• What the task asks:
Where a line holds "import", copy it.
## Start
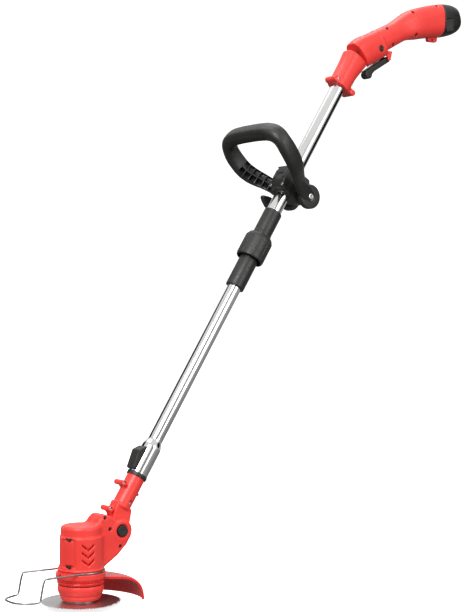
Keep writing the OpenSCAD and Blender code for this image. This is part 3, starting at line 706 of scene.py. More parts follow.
RED_MOULDED = Finish(
    "red_moulded", Slot.RED, (0.86, 0.048, 0.038), (0.80, 0.038, 0.030), (0.9, 0.12, 0.10), 0.36, 0.06,
    bump=0.008
)
RED_GLOSS = Finish(
    "red_gloss_guard", Slot.RED, (0.74, 0.014, 0.010), (0.66, 0.010, 0.008), (0.92, 0.16, 0.13), 0.27,
    0.05, bump=0.005, coat=0.18
)
BLACK_MOULDED = Finish(
    "black_moulded", Slot.BLACK, (0.012, 0.012, 0.011), (0.018, 0.018, 0.017), (0.07, 0.07, 0.068),
    0.42, 0.08, bump=0.022
)
BLACK_GRIP = Finish(
    "black_grip", Slot.BLACK, (0.011, 0.011, 0.010), (0.016, 0.016, 0.015), (0.06, 0.06, 0.058), 0.44,
    0.06, fine=1500, bump=0.035
)
POLISHED_TUBE = Finish(
    "polished_tube", Slot.TUBE, (0.80, 0.80, 0.79), (0.74, 0.74, 0.735), (0.9, 0.9, 0.9), 0.09, 0.03,
    1.0, 1600, 0.0012, 9, 0.1,
    Grain.POLE,
)
BRIGHT_WIRE = Finish(
    "bright_wire", Slot.WIRE, (0.36, 0.36, 0.36), (0.26, 0.26, 0.26), (0.6, 0.6, 0.6), 0.2, 0.05, 1.0,
    900, 0.004
)
GROUND_DISC = Finish(
    "ground_disc", Slot.BLADE, (0.60, 0.60, 0.585), (0.50, 0.50, 0.485), (0.8, 0.8, 0.79), 0.33, 0.05,
    1.0, 2600, 0.0012, 40, 0.6,
    Grain.RINGS, 0.0,
)
TURNED_STEEL = Finish(
    "turned_steel", Slot.FLANGE, (0.60, 0.60, 0.60), (0.50, 0.50, 0.50), (0.8, 0.8, 0.8), 0.3, 0.06,
    1.0, 2400, 0.006, 60, 0.4,
    Grain.RINGS, 0.3,
)
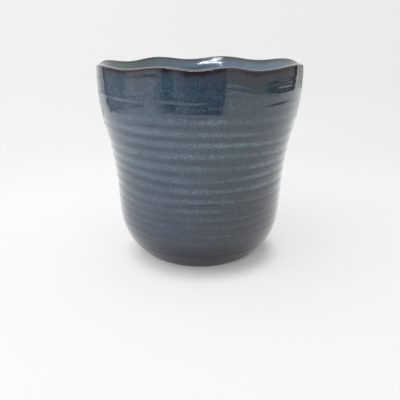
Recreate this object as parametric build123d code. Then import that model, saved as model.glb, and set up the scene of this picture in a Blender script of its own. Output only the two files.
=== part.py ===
from build123d import *

import os
from math import cos, pi, radians, sin

# A wheel-thrown flower vase: one fired clay body and the three coats of glaze melted on to it.
# Millimetres. The origin is on the vase's axis, at the surface that it stands on. +Z is up, and
# azimuth 0 is the front, -Y, with positive azimuths turning towards +X.

# Driving dimensions, over the glaze
RIM_HEIGHT = 136.5
RIM_RADIUS = 70.4
LIP_THICKNESS = 2.2
FLOOR_TOP = 9.0
GLAZE = 0.5

# The bare foot ring
FOOT_RADIUS = 39.3
FOOT_WIDTH = 6.0
FOOT_RECESS = 2.4
GLAZE_LINE = 2.4

# The same lip and floor on the clay, under the glaze
CLAY_RIM_HEIGHT = RIM_HEIGHT - GLAZE
CLAY_RIM_RADIUS = RIM_RADIUS - GLAZE
CLAY_LIP_RADIUS = LIP_THICKNESS / 2 - GLAZE
CLAY_LIP_START = CLAY_RIM_HEIGHT - CLAY_LIP_RADIUS
CLAY_FLOOR_TOP = FLOOR_TOP - GLAZE

# The rim's own glaze wraps over the lip and ends at this height, outside and inside.
RIM_GLAZE_LOW = RIM_HEIGHT - 3.4

# The rim's wave: the azimuths of its crests and dips in turn, and how far each lifts or lowers it.
RIM_WAVE = [
    (-17, 1.15),
    (-2, -0.45),
    (13, 1.15),
    (30, -1.1),
    (60, 1.15),
    (87, -0.8),
    (114, 1.6),
    (139, -0.5),
    (164, 1.65),
    (187, -0.65),
    (209, 1.35),
    (232, -1.05),
    (256, 0.9),
    (277, -1.5),
    (298, 0.55),
    (320, -0.85),
]
# How far the wall leans out for each millimetre that the rim is lifted, and where the wave begins.
SPREAD_PER_LIFT = 0.45
WAVE_START = 98.0

# The potter's fingers leave one spiral that climbs the wall as it turns, closer set near the base.
SPIRAL_PITCH = 7.4
SPIRAL_PITCH_LOW = 5.7
SPIRAL_PITCH_CHANGE = (44.0, 58.0)
SPIRAL_RELIEF = 0.12
SPIRAL_RELIEF_INSIDE = 0.1
SPIRAL_START = (15.0, 30.0)
SPIRAL_FADE = (104.0, 120.0)
SPIRAL_LEFT_AT_RIM = 0.25

# Radius and height of the clay: up the outside from foot to lip, and up the inside from floor to lip.
OUTSIDE = [
    (FOOT_RADIUS, 0),
    (48.3, 8.2),
    (55.9, 20),
    (58.9, 38),
    (60.3, 62),
    (64.0, 86),
    (68.5, 108),
    (69.9, 124),
    (CLAY_RIM_RADIUS, CLAY_LIP_START),
]
INSIDE = [
    (33.0, CLAY_FLOOR_TOP),
    (38.5, 9.1),
    (44.9, 12.6),
    (51.8, 24),
    (54.8, 40),
    (56.4, 62),
    (60.1, 86),
    (64.4, 106),
    (66.1, 119),
    (67.2, 128),
    (CLAY_RIM_RADIUS - 2 * CLAY_LIP_RADIUS, CLAY_LIP_START),
]

# How finely the thrown surfaces are sampled: points round a ring, and rings up a wall and over the lip.
RING_POINTS = 56
OUTSIDE_RINGS = 96
INSIDE_RINGS = 60
LIP_RINGS = 7
LIP_SIDE_RINGS = 4

os.makedirs("parts", exist_ok=True)


def smooth_step(low, high, value):
    """0 below low, 1 above high, and an even S-curve between."""
    share = min(max((value - low) / (high - low), 0.0), 1.0)
    return share * share * (3 - 2 * share)


def spiral_turns(height):
    """Turns of the throwing spiral below a height, with its pitch widening up the wall."""
    slices = 40
    turns = 0.0
    for index in range(slices):
        widened = smooth_step(*SPIRAL_PITCH_CHANGE, (index + 0.5) * height / slices)
        turns += height / slices / (SPIRAL_PITCH_LOW + (SPIRAL_PITCH - SPIRAL_PITCH_LOW) * widened)
    return turns


def spiral_strength(height):
    """Share of the spiral's full relief at a height: none at the foot, a little left at the rim."""
    faded = 1 - (1 - SPIRAL_LEFT_AT_RIM) * smooth_step(*SPIRAL_FADE, height)
    return faded * smooth_step(*SPIRAL_START, height)


def rim_lift(azimuth):
    """Lift of the rim at an azimuth in degrees, swinging evenly from each crest or dip to the next."""
    first_azimuth, first_lift = RIM_WAVE[0]
    turned = (azimuth - first_azimuth) % 360 + first_azimuth
    for (start, lift), (end, next_lift) in zip(RIM_WAVE, RIM_WAVE[1:] + [(first_azimuth + 360, first_lift)]):
        if turned <= end:
            swing = (1 - cos(pi * (turned - start) / (end - start))) / 2
            return lift + (next_lift - lift) * swing


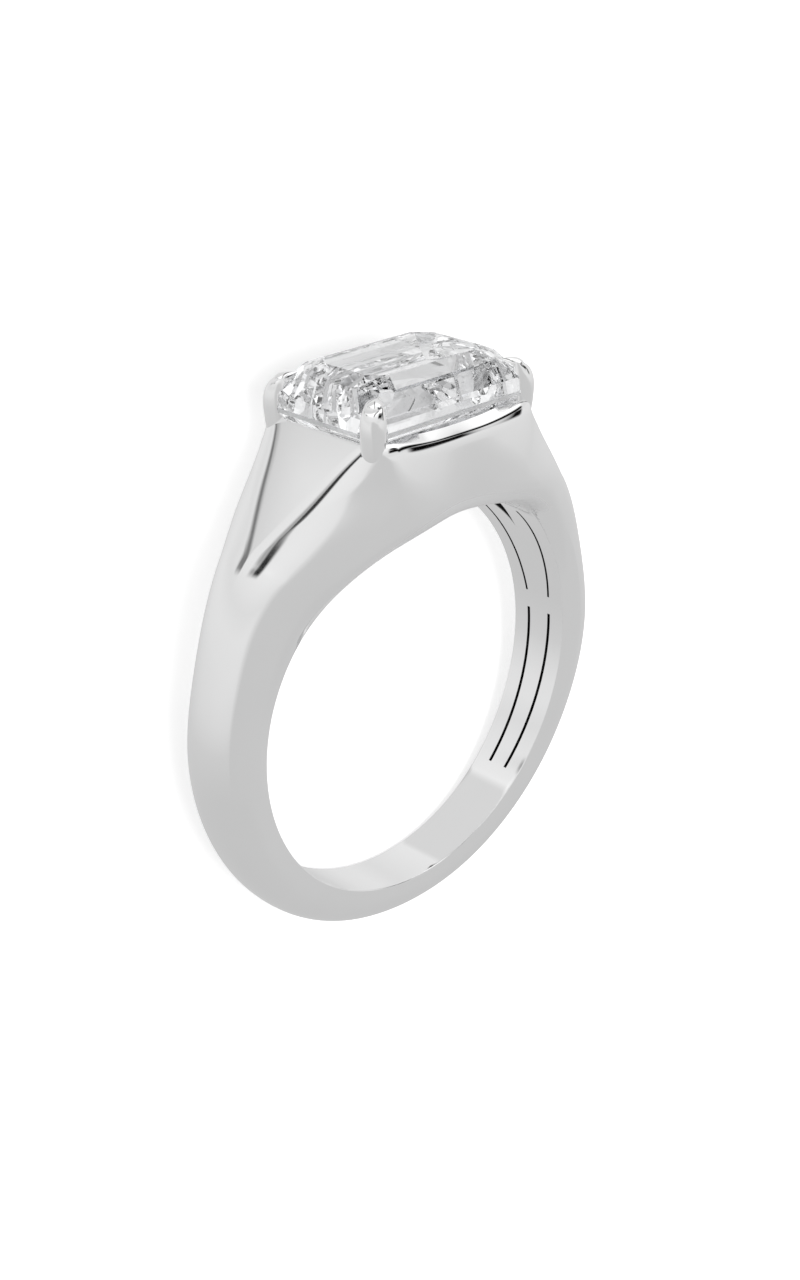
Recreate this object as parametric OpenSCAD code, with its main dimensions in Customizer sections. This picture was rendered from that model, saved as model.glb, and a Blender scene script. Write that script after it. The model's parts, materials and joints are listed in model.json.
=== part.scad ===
// East west ring: one cast metal band with four claws, and one emerald-cut stone set lengthwise
// across the finger. Millimetres. The shapes are worked out upright, from the centre of the finger
// hole: x runs east to west along the stone, y along the finger and z up to the stone. lay_down()
// then turns the ring onto its side, the way it lies on a table by itself. Angles round the finger
// start at east and pass the stone at 90 degrees.

/* [Finger hole] */
// Inside diameter of the band, a US size 6
bore_d = 16.5; // [14:0.1:22]

/* [Band] */
// Width of the band at its foot, opposite the stone
foot_w = 2.33; // [1.6:0.01:4]
// Thickness of the band at its foot
foot_t = 1.5; // [1.1:0.01:3]
// Width of the band at its sides, level with the centre of the finger hole
side_w = 2.66; // [2:0.01:5]
// Thickness of the band at its sides
side_t = 2.03; // [1.3:0.01:4]
// Greatest width of the head along the finger, at the finger hole
head_w = 6.6; // [4:0.01:9]
// Straight part of the band's side wall, before it starts to round over
land_h = 0.64; // [0.2:0.01:1.2]

/* [Head] */
// Height of the stone's seat above the centre of the finger hole
seat_z = 11.66; // [10.8:0.01:13]
// Half length of the level top, from the middle to the start of the flat on each shoulder
seat_x = 3.91; // [3.4:0.01:5.5]
// Angle round the finger at which the flat on the shoulder comes to its point
flat_point = 45; // [38:1:54]
// How fast the flat widens towards the stone, half width over length
flat_spread = 0.52; // [0.3:0.01:0.56]
// Half width of the head's rounded sides at the level of the seat, in the middle
side_y = 3.22; // [3.1:0.01:3.4]
// How far the ledge beside the stone slopes down from the seat
ledge_drop = 0.46; // [0.1:0.01:0.7]
// Half length of that ledge
ledge_half = 3.3; // [2:0.01:3.8]

/* [Stone] */
// Length of the stone, across the finger
stone_l = 8.32; // [5:0.01:12]
// Width of the stone, along the finger
stone_w = 5.65; // [3:0.01:9]
// Leg of the cut corners at the girdle
corner = 0.75; // [0.3:0.01:1.5]
// Height of the girdle's lower edge above the centre of the finger hole
girdle_z = 11.83; // [11:0.01:14]
// Thickness of the girdle
girdle_t = 0.17; // [0.05:0.01:0.4]
// Height of the crown above the girdle
crown_h = 1.58; // [0.5:0.01:2]
// Depth of the pavilion below the girdle
pavilion_h = 2.56; // [1.5:0.01:3.5]
// Gap kept between the stone and the metal
fit_gap = 0.03; // [0.01:0.01:0.1]

/* [Claws] */
// Distance of each claw's axis from the middle, along the stone
claw_x = 3.81; // [3:0.01:6]
// Distance of each claw's axis from the middle, along the finger
claw_y = 2.49; // [1.5:0.01:5]
// Diameter of a claw at its thickest
claw_d = 0.98; // [0.6:0.01:1.5]
// Height of the claw tips above the centre of the finger hole
claw_top = 13.3; // [12:0.01:15]
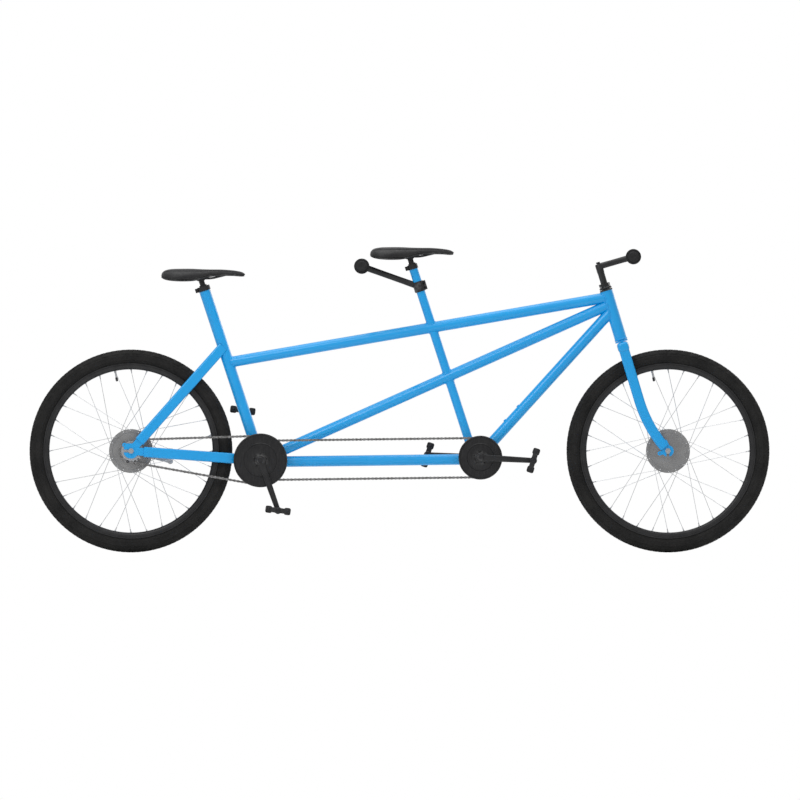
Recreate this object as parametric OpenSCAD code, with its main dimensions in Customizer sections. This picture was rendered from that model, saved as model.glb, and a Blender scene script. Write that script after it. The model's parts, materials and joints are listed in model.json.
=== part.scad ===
// Tandem bicycle: one frame, two saddles, two handlebars and two crank sets.
// Millimetres. +X is forwards, +Y is the riders' left and +Z is up. The origin
// is on the ground, halfway between the two axles.

/* [Wheels] */
// Distance between the two wheel axles
wheelbase = 1772; // [1600:4:2130]
// Outside diameter of each tyre
tyre_od = 670; // [560:2:804]
// Width of each tyre
tyre_w = 50; // [42:1:60]
// Radial depth of tyre and rim together
wheel_band = 66; // [60:1:80]
// Width of each rim
rim_w = 30; // [26:1:34]
// Spokes in each wheel, a multiple of four
spoke_count = 32; // [24:4:36]
// Diameter of a spoke
spoke_d = 1.8; // [1.6:0.1:2.4]
// Diameter of the hub flanges
flange_d = 145; // [110:1:160]
// Thickness of a hub flange
flange_t = 4; // [3:0.5:6]
// Clear width between the fork ends
front_hub_w = 100; // [96:1:110]
// Clear width between the rear dropouts
rear_hub_w = 135; // [126:1:146]
// Diameter of the wheel axles
axle_d = 9.5; // [9:0.1:12]

/* [Frame] */
// Gap from the rear tyre to the rear crank axle, measured level
rear_tyre_gap = 92; // [88:1:140]
// Distance between the two crank axles, measured level
crank_spacing = 726; // [600:2:872]
// Rear crank axle below the wheel axles
rear_bb_drop = 31; // [0:1:60]
// Front crank axle below the wheel axles
front_bb_drop = 22; // [0:1:60]
// Lean of the rear seat tube from level
rear_seat_angle = 71.8; // [70:0.1:75]
// Lean of the front seat tube from level
front_seat_angle = 72.1; // [70:0.1:75]
// Length of the rear seat tube above its crank axle
rear_seat_tube_len = 605; // [560:1:726]
// Length of the front seat tube above its crank axle
front_seat_tube_len = 670; // [640:1:804]
// Outside diameter of the rear seat tube
rear_seat_tube_d = 37; // [30.5:0.5:44]
// Outside diameter of the front seat tube
front_seat_tube_d = 29; // [28:0.5:35]
// Outside diameter of the top, lateral, down and boom tubes
main_tube_d = 35.5; // [30:0.5:43]
// Wall of the frame tubes
tube_wall = 1.6; // [1.2:0.1:2.4]
// Top tube joint on the rear seat tube, up from the crank axle
top_tube_up = 340; // [320:1:360]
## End
• Response to this exercise:
Recreate this object as parametric build123d code. Then import that model, saved as model.glb, and set up the scene of this picture in a Blender script of its own. Output only the two files.
from build123d import *
import os
from math import cos, pi, radians, sin